Nazlie Bala fait campagne en faveur d’un projet de modification de loi qui vise à garantir les droits des femmes ayant subi des crimes de guerre de nature sexuelle durant le conflit armé. Elle avait publiquement soutenu le projet lors d’un débat télévisé. Ce projet de modification de la loi sur le statut et les droits des martyrs, des invalides, des vétérans, des membres de l'Armée de libération du Kosovo, des victimes civiles de la guerre et de leur famille, met en avant la reconnaissance légale, le respect et la reconnaissance publique des victimes de violences sexuelles. Il vise à leur accorder des réparations, notamment sous forme de soutien financier et de réadaptation.
Le projet de loi, en réaffirmant la dignité des victimes de viol et le respect public qui leur est dû, remet en cause la notion de honte (à laquelle il est fait référence dans la lettre de menaces), qui empêche depuis si longtemps les femmes d’avouer publiquement les violations subies et de venir témoigner en vue d’engager des poursuites en justice, de peur que la honte ne s’abatte sur leur famille ou leur communauté.
«Plus de 10 ans après la fin de la guerre, des centaines de femmes continuent de vivre avec les conséquences du viol et d’autres formes de torture, sans avoir réellement accès à l’aide médicale, psychologique et financière dont elles ont besoin pour reconstruire leurs vies brisées.

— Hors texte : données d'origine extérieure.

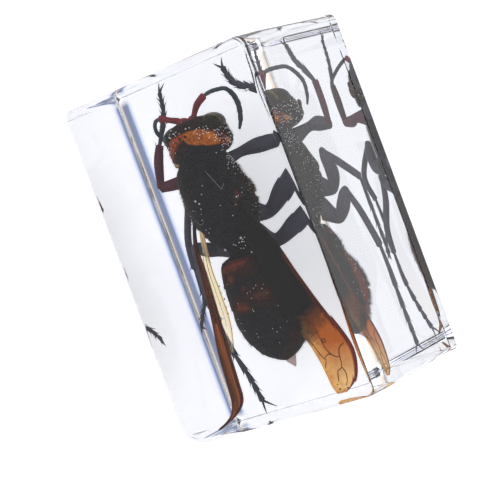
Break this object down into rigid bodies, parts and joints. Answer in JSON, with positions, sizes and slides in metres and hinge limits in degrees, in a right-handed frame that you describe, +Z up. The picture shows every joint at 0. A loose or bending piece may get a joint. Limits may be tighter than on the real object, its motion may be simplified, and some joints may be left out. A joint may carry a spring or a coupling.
{
  "type": "insect in resin block",
  "caption": "Large dark wasp with amber wings cast in a clear rectangular resin block with softened edges, lying on its flat back face.",
  "frame": {"origin": "centre of the block's flat back face, which it rests on", "axes": "+Z up through the block's thickness, from the rest face towards the wasp's back; +Y along the block's length, towards the wasp's head; +X towards the wasp's right side"},
  "size_m": [0.028, 0.043, 0.021],
  "materials": {
    "clear_resin": "polished clear casting resin",
    "dark_chitin": "black and orange insect shell with a soft sheen"
  },
  "bodies": {
    "root": {"resin_upper_half": "clear_resin", "resin_lower_half": "clear_resin", "wasp": "dark_chitin"}
  },
  "joints": []
}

Pendant ce temps, la plupart des auteurs présumés d’infractions pénales ne font pas l’objet d’enquêtes», a indiqué John Dalhuisen, directeur du programme Europe et Asie centrale d’Amnesty International.
À ce jour, très peu d’enquêtes ont été ouvertes sur les allégations de crimes de guerre de nature sexuelle au Kosovo et une seule action en justice pour viol, en tant que crime de guerre, est actuellement menée par la Mission de l’Union européenne au Kosovo, responsable des enquêtes et des poursuites pour tous les crimes relevant du droit international.
Amnesty International demande à la présidente Atifete Jahjaga de soutenir publiquement les droits des femmes victimes de crimes de guerre de nature sexuelle. Elle invite le Premier ministre et les membres du gouvernement du Kosovo à condamner publiquement les menaces visant Nazlie Bala. Elle exhorte le Service de police du Kosovo et le bureau du procureur à ouvrir immédiatement une enquête indépendante, impartiale et approfondie sur les menaces qu’a reçues Nazlie Bala, tout comme d’autres défenseures des droits humains. Elle demande aux autorités de protéger dûment ces femmes.